* WHAT THIS TASK INVOLVES
Will you quote precisely the lines that run from the top of the material below to the line containing "NECK_TAPER = 26.0", both ends included?

= = = = = = =

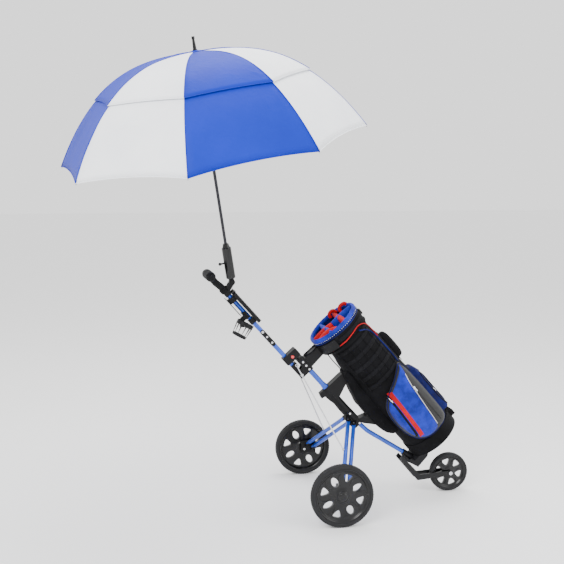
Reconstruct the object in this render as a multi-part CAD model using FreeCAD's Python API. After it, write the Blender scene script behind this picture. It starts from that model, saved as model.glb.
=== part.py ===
import FreeCAD, Part
import math
import os

# Three-wheeled golf push cart that carries a golf bag and an open, vented umbrella.
# World frame, millimetres: X forward to the front wheel, Y to the cart's left, Z up.
# The origin is on the ground, midway between the two rear wheels.
# Most of the cart is drawn in mast coordinates (n, y, t). The t direction runs up the mast
# towards the handle, n stands square to it on the bag's side, and y is the world's Y.

V = FreeCAD.Vector

# ---------------------------------------------------------------- driving dimensions
LEAN = 48.0                 # the mast's angle above the ground, degrees
WHEELBASE = 660.0           # rear axle line to front axle
TRACK = 720.0               # between the middles of the rear tyres
REAR_R = 145.0              # rear wheel radius
REAR_TYRE_W = 40.0
FRONT_R = 97.0              # front wheel radius
FRONT_TYRE_W = 34.0
AXLE_R = 6.0

MAST_N = 385.0              # the mast line's distance from the origin
MAST_R = 17.0               # lower, wide stretch of the main tube
MAST_NECK_R = 12.5          # upper, narrow stretch of the main tube
TUBE_WALL = 1.6
HUB_T = 178.0               # the hub's middle along the mast
MAST_TOP_T = 596.0
NECK_T = 400.0              # where the main tube narrows
NECK_TAPER = 26.0

HANDLE_N = 340.0            # line of the folding handle
HANDLE_R = 11.0
FOLD_T = 533.0              # fold pivot
LINK_T = 819.0              # height hinge of the handle
HANDLE_TOP_T = 1102.0
CLAMP_T = 612.0             # foot of the clamp block on the handle
CLAMP_LENGTH = 43.0

LEG_R = 10.0
LEG_PIVOT_Y = 26.0
LEG_PIVOT_N = 357.0
LEG_PIVOT_T = 206.0
LEG_STEP = V(28, 0, -20)    # from each rear leg tube to its twin
LEG_EYE = 8.0               # thickness of the flattened tube ends
LEG_PIN_R = 4.0
ROD_R = 3.0
ROD_SHARE = 0.5             # where the fold rods meet the legs, from the hub outwards

BAG_MOUTH_T = 624.0
BAG_LENGTH = 794.0
BAG_BACK_N = 486.0          # the side of the bag next to the mast
BAG_DEPTH = 262.0           # across n, at the collar
BAG_WIDTH = 242.0           # across y, at the collar
BAG_WALL = 4.0
RIM_HEIGHT = 30.0
BASE_HEIGHT = 66.0
BASE_WALL = 5.0
BACK_PAD_N = BAG_BACK_N - 44    # face of the hip pad next to the mast
BACK_PAD_HALF = 66.0
BACK_PAD_FOOT_T = 0.0
BACK_PAD_BEND_T = 230.0         # above this the pad thins out towards the bag
BACK_PAD_TOP_T = 402.0
BACK_PAD_TOP_N = BAG_BACK_N + 2

CONSOLE_WIDTH = 84.0
CONSOLE_LENGTH = 218.0
CONSOLE_FOOT_T = 872.0
CUP_R = 37.0                # inside the drink holder's ring
CUP_DEPTH = 72.0
CUP_WALL = 4.0
CUP_LEAN = 28.0             # the drink holder's own lean, degrees

SHAFT_R = 7.0               # umbrella shaft
SHAFT_LENGTH = 1046.0       # from the holder's pivot to the canopy's top
CANOPY_R = 694.0
CANOPY_DROP = 404.0
CANOPY_CURVE = 2.85         # how late the canopy turns down
VENT_R = 480.0              # edge of the upper canopy
VENT_OVERLAP = 90.0
VENT_RISE = 9.0
CLOTH = 2.0                 # the canopy's thickness, measured down the shaft
RIBS = 8
RIB_TURN = -107.0           # first rib about the shaft, degrees
UMBRELLA_AXIS = V(-0.178, -0.153, 0.972)

# ---------------------------------------------------------------- fits and clearances
RUNNING = 0.06              # radial clearance of a turning or sliding fit
SEAT = 0.05                 # radial clearance of a tube in its socket
GAP = 0.5                   # between parts that only pass each other
SOFT_GAP = 1.0              # between cloth and the frame

TILT = LEAN - 90.0


def mast(n, y, t):
    """World point of the mast coordinates (n, y, t)."""
    lean = math.radians(LEAN)
    along = V(-math.cos(lean), 0, math.sin(lean))
    square = V(math.sin(lean), 0, math.cos(lean))
    return square * n + V(0, y, 0) + along * t


def on_mast(shape):
    """Turn a shape drawn in mast coordinates into the world frame."""
    placed = shape.copy()
    placed.rotate(V(0, 0, 0), V(0, 1, 0), TILT)
    return placed


def save(node, shape):
    shape.exportStep(os.path.join("parts", node + ".step"))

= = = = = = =

* ANSWER IN FULL
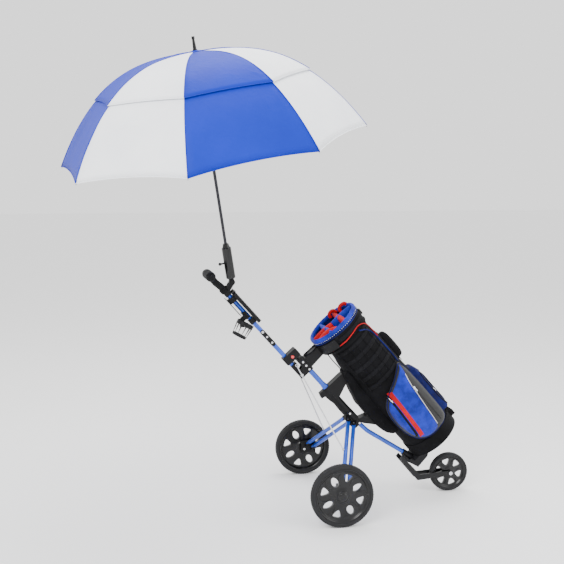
Reconstruct the object in this render as a multi-part CAD model using FreeCAD's Python API. After it, write the Blender scene script behind this picture. It starts from that model, saved as model.glb.
=== part.py ===
import FreeCAD, Part
import math
import os

# Three-wheeled golf push cart that carries a golf bag and an open, vented umbrella.
# World frame, millimetres: X forward to the front wheel, Y to the cart's left, Z up.
# The origin is on the ground, midway between the two rear wheels.
# Most of the cart is drawn in mast coordinates (n, y, t). The t direction runs up the mast
# towards the handle, n stands square to it on the bag's side, and y is the world's Y.

V = FreeCAD.Vector

# ---------------------------------------------------------------- driving dimensions
LEAN = 48.0                 # the mast's angle above the ground, degrees
WHEELBASE = 660.0           # rear axle line to front axle
TRACK = 720.0               # between the middles of the rear tyres
REAR_R = 145.0              # rear wheel radius
REAR_TYRE_W = 40.0
FRONT_R = 97.0              # front wheel radius
FRONT_TYRE_W = 34.0
AXLE_R = 6.0

MAST_N = 385.0              # the mast line's distance from the origin
MAST_R = 17.0               # lower, wide stretch of the main tube
MAST_NECK_R = 12.5          # upper, narrow stretch of the main tube
TUBE_WALL = 1.6
HUB_T = 178.0               # the hub's middle along the mast
MAST_TOP_T = 596.0
NECK_T = 400.0              # where the main tube narrows
NECK_TAPER = 26.0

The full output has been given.